The federal government doesn't care what state your form an LLC or partnership in.

Banks don't care what state you form an LLC or partnership in. The United States post office doesn't care. Making an app? The Apple iTunes store doesn't care.

So that covers all the applicable authorities you need to consider. Now just go with the cheapest. In the US alone there are 50 states and several territories, all with their own fee structures, so you just have to do your research. Despite conflicting with another answer, Wyoming is still relevant, because it is cheap and has a mature system and laws around business entity formation.

http://www.incorp.com has agents in every state, but there are registered agents everywhere, you can even call the Secretary of State in each state for a list of registered agents. Get an employer ID number yourself after the business entity is formed, it takes less than 5 minutes.

All of this is also contingent on how your LLC or partnership distributes funds. If your LLC is not acting like a pass through entity to you and your partner,but instead holding its own profits like a corporation, then again none of this matters. You need to form it within the state you live and do foreign registrations in states where it has any physical presence, as it has becomes its own tax person in those states. This is relevant because you said you were trying to do something with a friend.

  • A business has physical presence where the business operator is physically present. The claim that website operates itself and miraculously builds itself and maintains itself without anyone and anything affecting it is ridiculous. The whole premise of your answer is based on that ridiculous claim, and have been proven time after time to be wrong. As to "what are the consequences for breaking the law" - the start point is that it is breaking the law. While you may be able to "retroactively" register LLC to have standing in court - no-one promises you that the court won't throw it out...
    – littleadv
    Mar 14, 2015 at 20:00
  • ...and eliminate the liability protection because you consciously chose to break the law when you started your business. It may also be hard to claim that you're not at fault for whatever you're accused of if you've got a proven track record of law breaking.
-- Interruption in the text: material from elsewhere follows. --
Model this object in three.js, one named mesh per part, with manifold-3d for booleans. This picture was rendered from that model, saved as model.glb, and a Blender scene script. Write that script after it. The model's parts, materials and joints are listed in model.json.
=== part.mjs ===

Consider that when you decide to give people an advice to break or ignore the law..
    – littleadv
    Mar 14, 2015 at 20:04
  • @littleadv some laws are toothless, the end.
    – CQM
    Mar 15, 2015 at 2:26
  • that's the thing... the law itself maybe toothless, but the consequences of being lawbreaker don't stop there. If you want to defend yourself with the limited liability of the LLC - breaking a law is definitely something the adversary party will use against you to pierce the corporate veil. I know that your ideology is to break any possible law and to encourage others to do the same, but fortunately for us - anarchy is not a thing.
    – littleadv
    Mar 15, 2015 at 2:29
  • @littleadv check your local state laws first. retroactive foreign registration gives you the protection of the corporate veil in new york, retroactively - THIS is the law - literally the opposite of getting the corporate veil pierced. we've had this discussion before.
    – CQM
    Mar 15, 2015 at 14:50

Generally, you pick the State which you're located at, because you'll have to register your LLC there in any case. In your case that would be either Colorado or Oklahoma - register as domestic in one, as foreign in the other.
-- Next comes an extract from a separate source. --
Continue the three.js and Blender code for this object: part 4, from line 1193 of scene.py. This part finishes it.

If your concern is anything other than mere convenience/costs - then you need to talk to a lawyer, however most State LLC laws are fairly alike (and modeled after the "Uniform Limited Liability Company Act".

Keep in mind that most of the sites talking about "forming LLC out of state" are either sales sites or targeted to foreigners attempting to form a US company. All the cr@p you hear about forming in Delaware/Nevada/Wyoming - is useless and worthless for someone who's a resident of any of the US States. If you're a US resident - you will always have to register in the State you're located at and do the work at, so if you register elsewhere - you just need to register again in your home State. In your case you already span across States, so you'll have to register in two States as it is - why add the costs of registering in a third one?